-- To do --
Repeat, please, only the lines from the top of the data down to the line with "nose_bottom_share = 0.18"; include both of those lines.

-- Data extract --
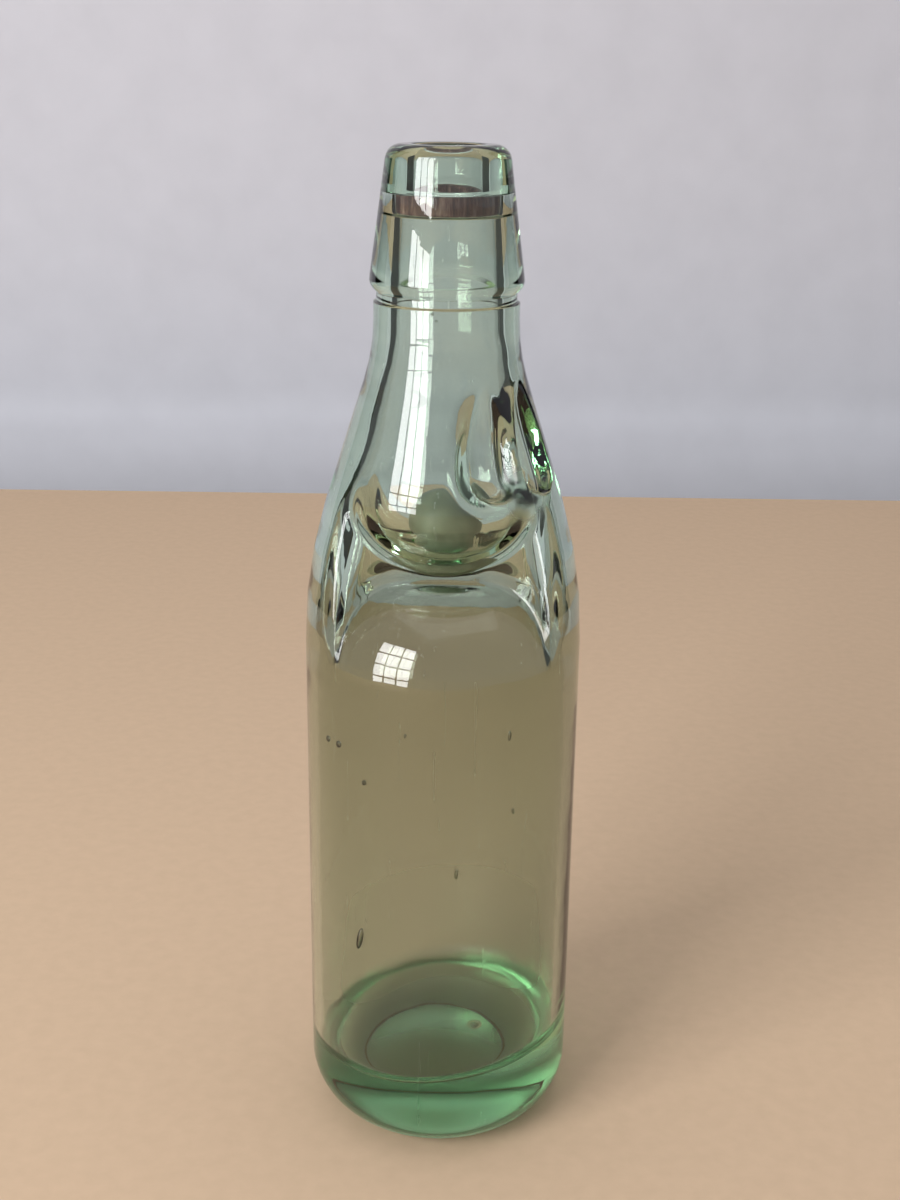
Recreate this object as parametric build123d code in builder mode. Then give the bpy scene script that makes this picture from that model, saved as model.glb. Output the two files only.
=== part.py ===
"""Marble stopper bottle: a pressed and blown soda bottle that a glass marble closes against a rubber ring.

Millimetres, Z up, origin at the middle of the base. The front pinch faces -Y.
"""

from build123d import *
import os
from math import atan, cos, radians, sin, sqrt, tan

os.makedirs("parts", exist_ok=True)

# Body and base
body_radius = 29.0
body_height = 127.4
body_wall = 2.8
heel_radius = 13.0
floor_height = 20.0
floor_drop = 2.5
floor_corner_radius = 4.0
foot_width = 0.8
push_up_height = 2.6
foot_rounding = 1.0

# Shoulder and neck
shoulder_height = 45.4
shoulder_sweep_radius = 100.0
chamber_wall = 4.5
neck_radius = 14.55
neck_sweep_radius = 40.0
neck_length = 9.5
neck_bore_radius = 9.5
bore_sweep_radius = 80.0
recess_depth = 0.55
recess_length = 1.9

# Collar and lip
collar_height = 28.0
collar_bottom_radius = 15.5
collar_bevel_height = 1.6
collar_top_radius = 11.9
collar_edge_rounding = 2.5
lip_rounding = 3.2
lip_bore_radius = 6.8
lip_bore_length = 9.1
bore_edge_rounding = 0.8

# Groove and rubber ring
groove_radius = 10.4
groove_height = 4.2
ring_bore_radius = 6.3
ring_clearance = 0.15
ring_rounding = 0.5

# Pinch, pressed in at the front and the back
pinch_distance = 11.4
pinch_side = 7.0
pinch_corner_radius = 12.0
pinch_reach = 24.0
pinch_height = 37.0
bowl_radius = 25.3
dome_drop = 0.3
dome_overlap = 0.8
throat_length = 2.1
rim_rounding = 0.7
nose_top_rounding = 4.2
nose_bottom_share = 0.18

# Two catches beside each other, pressed in on the right of the front
catch_radius = 5.4
catch_length = 18.0
catch_depth = 4.6
catch_rise = 24.1
catch_wall = 3.5
catch_azimuths = (28.0, 61.0)

# Marble
marble_radius = 8.05
marble_clearance = 0.3

# How far the tools of the cuts run past what they cut, and how nearly upright a wall's normal lies flat
overrun = 2.0
upright_share = 0.01

# Heights, from the base up
floor_edge_z = floor_height - floor_drop
neck_z = body_height + shoulder_height
recess_z = neck_z + neck_length
collar_z = recess_z + recess_length
bevel_z = collar_z + collar_bevel_height
top_z = collar_z + collar_height
groove_top_z = top_z - lip_bore_length
groove_z = groove_top_z - groove_height
ring_width = groove_radius - ring_clearance - ring_bore_radius

# The push-up underneath is the top of a ball, inside the flat ring that the bottle stands on
push_up_radius = body_radius - heel_radius - foot_width
push_up_ball_radius = (push_up_radius**2 + push_up_height**2) / (2 * push_up_height)

# The shoulder is a straight slope between two sweeps, and the chamber inside runs parallel to it
slope_angle = atan((body_radius - neck_radius) / shoulder_height)
slope_tangent = tan(slope_angle)
body_bore_radius = body_radius - body_wall
chamber_line_radius = body_radius - chamber_wall / cos(slope_angle)
chamber_start_z = body_height + (chamber_line_radius - body_bore_radius) / slope_tangent
chamber_end_z = body_height + (chamber_line_radius - neck_bore_radius) / slope_tangent

# Each pinch reaches nearly to the two sides, over a turned dome: a quarter round from the side to a flat top
pinch_half_width = body_radius - pinch_side
dome_radius = body_radius - pinch_distance + dome_overlap
dome_z = body_height - dome_drop
dome_spring_z = dome_z - dome_radius
rim_z = dome_z + throat_length
throat_z = (rim_z + dome_z) / 2

# The bowl under the chamber is a ball that meets the flat back of the pinch at the rim
bowl_z = rim_z + sqrt(bowl_radius**2 - pinch_distance**2)

# The marble rests on the rounded inner noses of the two pinches, which turn into the dome's lining below
nose_bottom_rounding = nose_bottom_share * (dome_radius - body_wall)
nose_distance = pinch_distance - chamber_wall + nose_top_rounding
nose_z = bowl_z - sqrt((bowl_radius - chamber_wall + nose_top_rounding) ** 2 - nose_distance**2)
marble_seat = marble_radius + nose_top_rounding + marble_clearance
marble_z = nose_z + sqrt(marble_seat**2 - nose_distance**2)


def corner(section, radius, height):
    """The corner of an outline nearest to this radius and height."""
    return section.vertices().sort_by_distance((radius, height))[0]


def wall_turns(tool, outer_y):
    """The edges where the upright back wall of a pinch turns into its floor and into its bowl."""
    walls = tool.faces().filter_by(lambda face: abs(face.normal_at().Z) < upright_share)
    back = walls.filter_by(lambda face: face.center().Y > outer_y)
    turns = back.edges().filter_by(Axis.Z, reverse=True)
    return turns.filter_by(lambda edge: edge.center().Z < dome_spring_z + pinch_height - overrun)


def pinch_tool(growth, dome_growth, rim_turn, floor_turn):
    """The space that the front pinch takes: an upright back with rounded ends, a bowl above, a dome below."""
    back_y = growth - pinch_distance
    half_width = pinch_half_width + growth
    end_radius = pinch_corner_radius + growth
    dome_y = dome_growth - body_radius
    dome_arc = dome_radius - dome_growth
    with BuildPart() as tool:
        with BuildSketch(Plane.XY.offset(dome_spring_z)) as plan:
            with Locations((0, back_y)):
                Rectangle(2 * half_width, pinch_reach, align=(Align.CENTER, Align.MAX))
            fillet(plan.vertices().group_by(Axis.Y)[-1], end_radius)
        extrude(amount=pinch_height)
        with Locations((0, 0, bowl_z)):
            Sphere(bowl_radius - growth, mode=Mode.SUBTRACT)
        with BuildSketch(Plane.YZ) as dome_section:
            with Locations((dome_y, dome_spring_z - overrun)):
                Rectangle(-dome_y, dome_arc + overrun, align=(Align.MIN, Align.MIN))
            fillet(corner(dome_section, dome_y, dome_spring_z + dome_arc), dome_arc)
        revolve(axis=Axis.Z, mode=Mode.SUBTRACT)
        turns = wall_turns(tool, back_y - end_radius)
        fillet(turns.filter_by(lambda edge: edge.center().Z < throat_z), floor_turn)
        turns = wall_turns(tool, back_y - end_radius)
        fillet(turns.filter_by(lambda edge: edge.center().Z > throat_z), rim_turn)
    return tool.part


def catch_tool(azimuth, growth):
    """The space that a catch takes: a ball drawn out to a point up the slope, so far round from the front."""
    radius = catch_radius + growth
    outward = Vector(sin(radians(azimuth)), -cos(radians(azimuth)), 0)
    upward = Vector(0, 0, 1)
    up_slope = upward * cos(slope_angle) - outward * sin(slope_angle)
    off_slope = upward * sin(slope_angle) + outward * cos(slope_angle)
    slope_radius = body_radius - catch_rise * slope_tangent
    mouth = outward * slope_radius + upward * (body_height + catch_rise)
    middle = mouth + off_slope * (catch_radius - catch_depth)
    with BuildPart() as tool:
        with BuildSketch(Plane(origin=middle, x_dir=off_slope, z_dir=off_slope.cross(up_slope))):
            with BuildLine():
                CenterArc((0, 0), radius, -90, 90)
                TangentArc((radius, 0), (0, catch_length + growth), tangent=(0, 1))
                Line((0, catch_length + growth), (0, -radius))
            make_face()
        revolve(axis=Axis(middle, up_slope))
    return tool.part


# The pinches as they show outside, and as they stand in the hollow with the glass round them
with BuildPart() as outer_pinches:
    add(pinch_tool(0, 0, rim_rounding, rim_rounding))
    mirror(about=Plane.XZ)

with BuildPart() as inner_pinches:
    add(pinch_tool(chamber_wall, body_wall, nose_top_rounding, nose_bottom_rounding))
    mirror(about=Plane.XZ)

# Hollow: body, chamber, neck, ring groove and lip bore, less the glass round each pinch and catch
with BuildPart() as hollow:
    with BuildSketch(Plane.XZ) as hollow_section:
        with BuildLine():
            TangentArc((0, floor_height), (body_bore_radius, floor_edge_z), tangent=(1, 0))
            Polyline(
                (body_bore_radius, floor_edge_z),
                (body_bore_radius, chamber_start_z),
                (neck_bore_radius, chamber_end_z),
                (neck_bore_radius, groove_z),
                (groove_radius, groove_z),
                (groove_radius, groove_top_z),
                (lip_bore_radius, groove_top_z),
                (lip_bore_radius, top_z + overrun),
                (0, top_z + overrun),
                (0, floor_height),
            )
        make_face()
        fillet(corner(hollow_section, body_bore_radius, floor_edge_z), floor_corner_radius)
        fillet(corner(hollow_section, body_bore_radius, chamber_start_z), shoulder_sweep_radius)
        fillet(corner(hollow_section, neck_bore_radius, chamber_end_z), bore_sweep_radius)
    revolve(axis=Axis.Z)
    add(inner_pinches.part, mode=Mode.SUBTRACT)
    for azimuth in catch_azimuths:
        add(catch_tool(azimuth, catch_wall), mode=Mode.SUBTRACT)

# Glass bottle: one piece, with the collar formed on its neck
with BuildPart() as glass_bottle:
    with BuildSketch(Plane.XZ) as outer_section:
        with BuildLine():
            Polyline(
                (0, 0),
                (body_radius, 0),
                (body_radius, body_height),
                (neck_radius, neck_z),
                (neck_radius, recess_z),
                (neck_radius - recess_depth, recess_z),
                (neck_radius - recess_depth, collar_z),
                (collar_bottom_radius, bevel_z),
                (collar_top_radius, top_z),
                (0, top_z),
                close=True,
            )
        make_face()
        fillet(corner(outer_section, body_radius, 0), heel_radius)
        fillet(corner(outer_section, body_radius, body_height), shoulder_sweep_radius)
        fillet(corner(outer_section, neck_radius, neck_z), neck_sweep_radius)
        fillet(corner(outer_section, collar_bottom_radius, bevel_z), collar_edge_rounding)
        fillet(corner(outer_section, collar_top_radius, top_z), lip_rounding)
    revolve(axis=Axis.Z)
    add(outer_pinches.part, mode=Mode.SUBTRACT)
    for azimuth in catch_azimuths:
        add(catch_tool(azimuth, 0), mode=Mode.SUBTRACT)
    with Locations((0, 0, push_up_height - push_up_ball_radius)):
        Sphere(push_up_ball_radius, mode=Mode.SUBTRACT)
    add(hollow.part, mode=Mode.SUBTRACT)
    rings = glass_bottle.edges().filter_by(GeomType.CIRCLE).group_by(Axis.Z)
    fillet(rings[-1].sort_by(SortBy.RADIUS)[0], bore_edge_rounding)
    rings = glass_bottle.edges().filter_by(GeomType.CIRCLE).group_by(Axis.Z)
    fillet(rings[0].sort_by(SortBy.RADIUS)[0], foot_rounding)
glass_bottle.part.label = "glass_bottle"
export_step(glass_bottle.part, "parts/glass_bottle.step")

# Stopper marble: a ball that lies on the two pinches until the gas lifts it to the ring
with BuildPart() as stopper_marble:
    with Locations((0, 0, marble_z)):
        Sphere(marble_radius)
stopper_marble.part.label = "stopper_marble"
export_step(stopper_marble.part, "parts/stopper_marble.step")

# Sealing ring: a rubber band of flat section in the groove inside the lip
with BuildPart() as sealing_ring:
    with BuildSketch(Plane.XZ) as ring_section:
        with Locations((ring_bore_radius, groove_z + ring_clearance)):
            Rectangle(ring_width, groove_height - 2 * ring_clearance, align=(Align.MIN, Align.MIN))
        fillet(ring_section.vertices(), ring_rounding)
    revolve(axis=Axis.Z)
sealing_ring.part.label = "sealing_ring"
export_step(sealing_ring.part, "parts/sealing_ring.step")
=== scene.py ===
"""Dresses the marble stopper bottle: its glass, marble and rubber ring, and the studio they stand in."""

from functools import reduce
from math import atan, cos, pi, radians, sin, sqrt, tan
from types import SimpleNamespace

import bpy
import numpy as np
from mathutils import Matrix, Vector


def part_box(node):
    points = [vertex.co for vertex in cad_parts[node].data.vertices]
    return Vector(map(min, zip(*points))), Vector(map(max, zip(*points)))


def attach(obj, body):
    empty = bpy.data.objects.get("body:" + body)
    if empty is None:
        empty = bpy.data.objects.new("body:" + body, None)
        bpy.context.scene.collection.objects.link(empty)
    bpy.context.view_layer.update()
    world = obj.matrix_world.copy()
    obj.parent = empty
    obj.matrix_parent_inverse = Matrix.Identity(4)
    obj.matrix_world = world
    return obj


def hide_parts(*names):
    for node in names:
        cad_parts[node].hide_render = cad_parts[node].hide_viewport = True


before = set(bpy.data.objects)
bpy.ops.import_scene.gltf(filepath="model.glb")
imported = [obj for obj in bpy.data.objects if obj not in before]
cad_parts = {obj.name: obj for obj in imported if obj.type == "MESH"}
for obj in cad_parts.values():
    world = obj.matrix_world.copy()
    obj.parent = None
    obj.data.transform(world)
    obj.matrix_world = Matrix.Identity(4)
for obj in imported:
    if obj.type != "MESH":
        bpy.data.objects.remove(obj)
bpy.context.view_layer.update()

bl_info = {
    "name": "Marble Stopper Bottle",
    "version": (1, 0, 0),
    "blender": (4, 5, 0),
    "location": "3D View > Sidebar > Bottle",
    "description": "Builds a glass soda bottle with a marble stopper round its packed model",
    "category": "Add Mesh",
}

MM = 0.001

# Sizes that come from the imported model, in millimetres
BOTTLE_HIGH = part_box("glass_bottle")[1]
MARBLE_LOW, MARBLE_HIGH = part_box("stopper_marble")
RING_LOW, RING_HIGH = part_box("sealing_ring")
BODY_RADIUS = BOTTLE_HIGH.x / MM
TOTAL_HEIGHT = BOTTLE_HIGH.z / MM
MARBLE_RADIUS = (MARBLE_HIGH.x - MARBLE_LOW.x) / 2 / MM
MARBLE_HEIGHT = (MARBLE_HIGH.z + MARBLE_LOW.z) / 2 / MM
RING_OUTER_RADIUS = RING_HIGH.x / MM
RING_BOTTOM = RING_LOW.z / MM
RING_TOP = RING_HIGH.z / MM


def size(name, description, millimetres):
    """A length that the user can change, kept in metres and given in millimetres."""
    return bpy.props.FloatProperty(
        name=name, description=description, default=millimetres * MM, min=0, unit="LENGTH", precision=5
    )


def turn(name, description, degrees):
    """An angle that the user can change, given in degrees."""
    return bpy.props.FloatProperty(
        name=name, description=description, default=radians(degrees), subtype="ANGLE"
    )


def strength(name, description, level):
    """A plain number of zero or more that the user can change."""
    return bpy.props.FloatProperty(name=name, description=description, default=level, min=0)


def colour(name, description, code):
    """A colour that the user can change, given as an sRGB hex value."""
    return bpy.props.FloatVectorProperty(
        name=name, description=description, default=linear(code), subtype="COLOR", min=0, max=1
    )


def linear(code):
    """Linear red, green and blue of an sRGB hex value such as "#8fb29c", by the sRGB curve."""
    shares = [int(code[place:place + 2], 16) / 255 for place in (1, 3, 5)]
    return [share / 12.92 if share <= 0.04045 else ((share + 0.055) / 1.055) ** 2.4 for share in shares]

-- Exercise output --
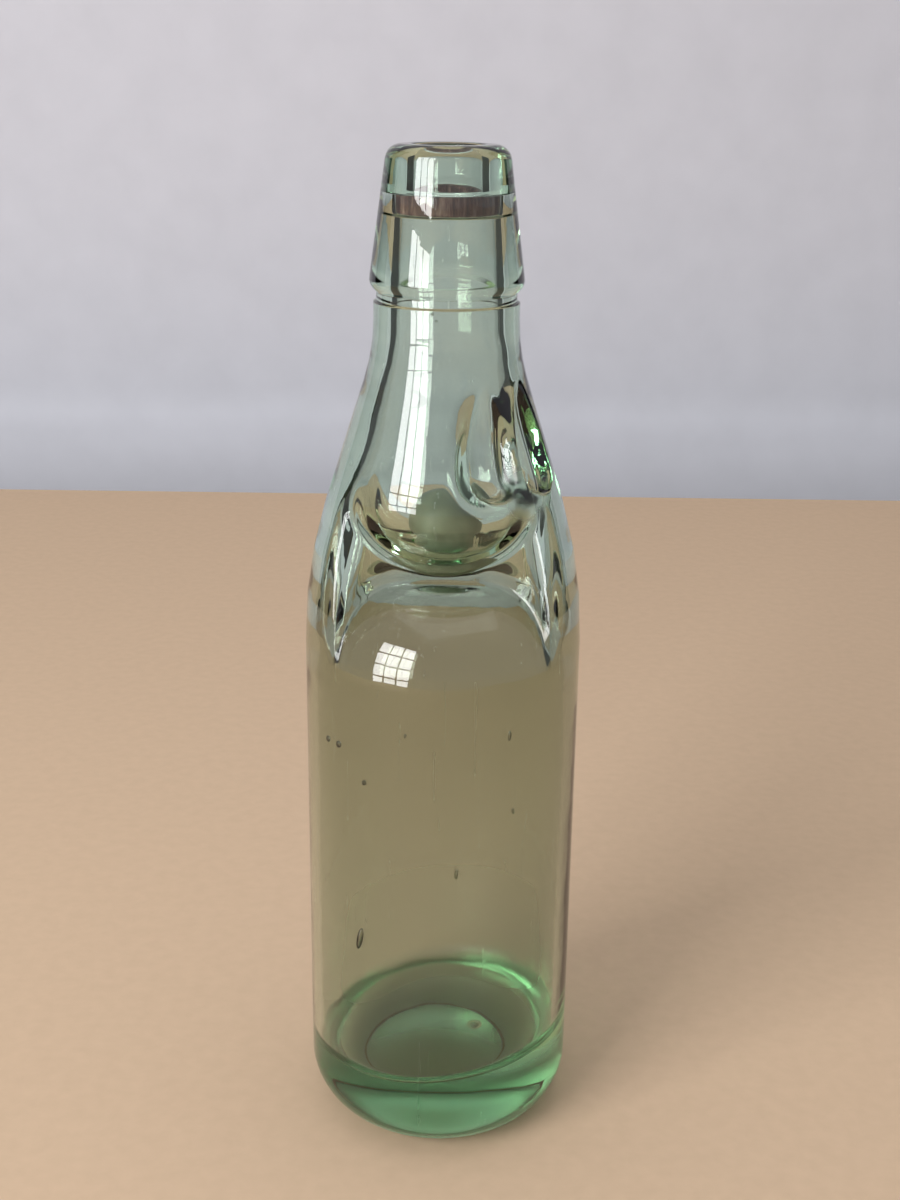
Recreate this object as parametric build123d code in builder mode. Then give the bpy scene script that makes this picture from that model, saved as model.glb. Output the two files only.
=== part.py ===
"""Marble stopper bottle: a pressed and blown soda bottle that a glass marble closes against a rubber ring.

Millimetres, Z up, origin at the middle of the base. The front pinch faces -Y.
"""

from build123d import *
import os
from math import atan, cos, radians, sin, sqrt, tan

os.makedirs("parts", exist_ok=True)

# Body and base
body_radius = 29.0
body_height = 127.4
body_wall = 2.8
heel_radius = 13.0
floor_height = 20.0
floor_drop = 2.5
floor_corner_radius = 4.0
foot_width = 0.8
push_up_height = 2.6
foot_rounding = 1.0

# Shoulder and neck
shoulder_height = 45.4
shoulder_sweep_radius = 100.0
chamber_wall = 4.5
neck_radius = 14.55
neck_sweep_radius = 40.0
neck_length = 9.5
neck_bore_radius = 9.5
bore_sweep_radius = 80.0
recess_depth = 0.55
recess_length = 1.9

# Collar and lip
collar_height = 28.0
collar_bottom_radius = 15.5
collar_bevel_height = 1.6
collar_top_radius = 11.9
collar_edge_rounding = 2.5
lip_rounding = 3.2
lip_bore_radius = 6.8
lip_bore_length = 9.1
bore_edge_rounding = 0.8

# Groove and rubber ring
groove_radius = 10.4
groove_height = 4.2
ring_bore_radius = 6.3
ring_clearance = 0.15
ring_rounding = 0.5

# Pinch, pressed in at the front and the back
pinch_distance = 11.4
pinch_side = 7.0
pinch_corner_radius = 12.0
pinch_reach = 24.0
pinch_height = 37.0
bowl_radius = 25.3
dome_drop = 0.3
dome_overlap = 0.8
throat_length = 2.1
rim_rounding = 0.7
nose_top_rounding = 4.2
nose_bottom_share = 0.18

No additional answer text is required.